Keeping Score: 9 September 2022

Finished typing up the first draft of the new story over the long weekend. Even found time to create a new Ulysses export style based on the Shunn Manuscript Format (the standard for most of the markets I submit to) so I don’t have to manually fix up the margins, etc when exporting to Word (there are existing Styles that claim to be standard format, but are all missing one or more essential pieces).

Not that the story is ready to submit, mind. I typed it dutifully, and edited as I went to make it the best version of this draft I could. But the tonal shifts are still too big to handle in a short story, and the ending doesn’t land with near enough force.

So over the past week I’ve taken a page from literary agent Donald Maass’ workbook, which I’ve used before to edit novels. One of the big points the workbook drives home is the need to look for connections in the story: between plots, between characters, between locations, everything. Strengthening connections can both tighten and deepen the story, making the stakes feel larger because there’s more history — more connection — between the events and characters.

For this story, I had a set of three characters loosely connected. One was the main character, who worked for one of the other characters, and had hired the protagonist to work on a case for the third. There was no prior history, no relationship between the characters other than the business one. As a result, the conflicts were mainly business conflicts: Can the protagonist get the assignment done (extracting a secret from the client)? Will she rebel against it when she finds out what it really entails? Etc. Not bad, but certainly not world-shattering, either.

But what if the three characters were more connected? What if the client was the protagonist’s father? And the person hiring her to dig into his past was her mother?

Now things get more interesting. Why would the mother pit the daughter against the father? What marriage would have that level of conflict? Why would the daughter agree to go along, at least first? And what might possibly change her mind?

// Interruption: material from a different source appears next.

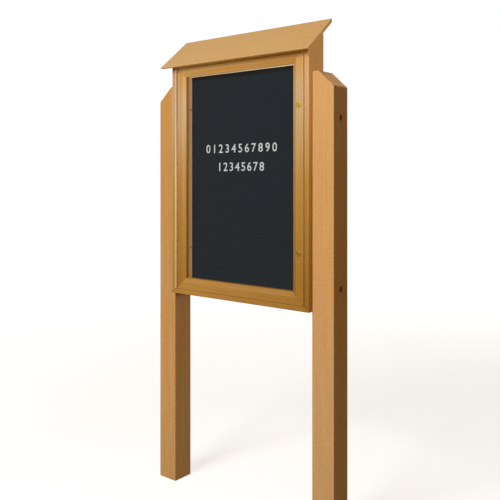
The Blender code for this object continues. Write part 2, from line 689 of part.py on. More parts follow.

This one shift generated a whole new slew of ideas for me, so much that yesterday when I sat down to work on the story, I started writing out — longhand, again — an entirely new draft. New starting scene, new tense, new voice, even (it’s now in first-person).

I’m already happier with the new draft. It feels more assured, like a train engine already running under full steam. I’m looking forward to exploring what the characters do in this new situation, with these new connections between them.

I never could have gotten there, though, without that first draft. And I’m still going to crib plot and structure from it, even if they end up squeezed into new shapes.

What about you? Have you ever done a complete rewrite of a story, and were you glad you did?